Where did the idea of the stones come from?
I once worked as an oilfield geologist in various places around the world, so I have a professional interest in rocks. As for the idea of geomancy, I spent time surveying in China where "feng shui" a system of geomantic divination, which might be lightly described as "earth acupuncture", is practised very seriously. So far as England is concerned, Stonehenge and the many other stone circles to be found in the countryside fascinated me. I'd also read the classic work on leylines from the 1920's by Alfred Watkins called "The Old Straight Track", which talks about invisible lines of power in the earth. I thought that playing around with some of those ideas might make a good dramatic basis for a story.

It is a curious fact, and one which led to the first ideas for the trilogy, that if the dozen or so main Roses battle sites are plotted on a map of England, then three concentric triangles can be drawn through all but a couple of them. I extended the lines of these triangles to create the system of ligns called in the books ‘the lorc.’
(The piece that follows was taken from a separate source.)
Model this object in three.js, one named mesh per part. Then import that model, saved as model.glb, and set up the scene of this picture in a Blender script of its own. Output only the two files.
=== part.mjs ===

Have I actually visited all the locations?
Yes, indeed. I spent quite a lot of time roaming around England, visiting places like Avebury and various earthworks, barrows and standing stones. Sit inside an ancient stone circle throughout the night and you’ll begin to feel the magic of the Realm.

Having said that, "The Language of Stones" trilogy isn’t set in our world. The Realm is a place where a kind of magic flows in the veins of the earth and is used by wizards and misused by sorcerers. It's a big country which takes days and days to journey across. Gwydion is a Merlin-like figure and there are other links with Arthurian legend.

"The Language of Stones" can be seen as an extension to Arthurian writings because, and if I can say so without giving too much away, it does take up the question of Arthur in a big way. It's perhaps worth remembering too that Sir Thomas Malory was writing the “Morte d'Arthur" during the Wars of the Roses period, so there's a link there too. I had wonderful fun drawing together elements to form the gigantic back story to the tale, which is glimpsed by the reader from time to time. An entire mythic history exists now, spanning ten thousand years and the middle parts of it are loosely based on Geoffrey of Monmouth, who wrote the "Historia", by far England's best selling mediaeval history book.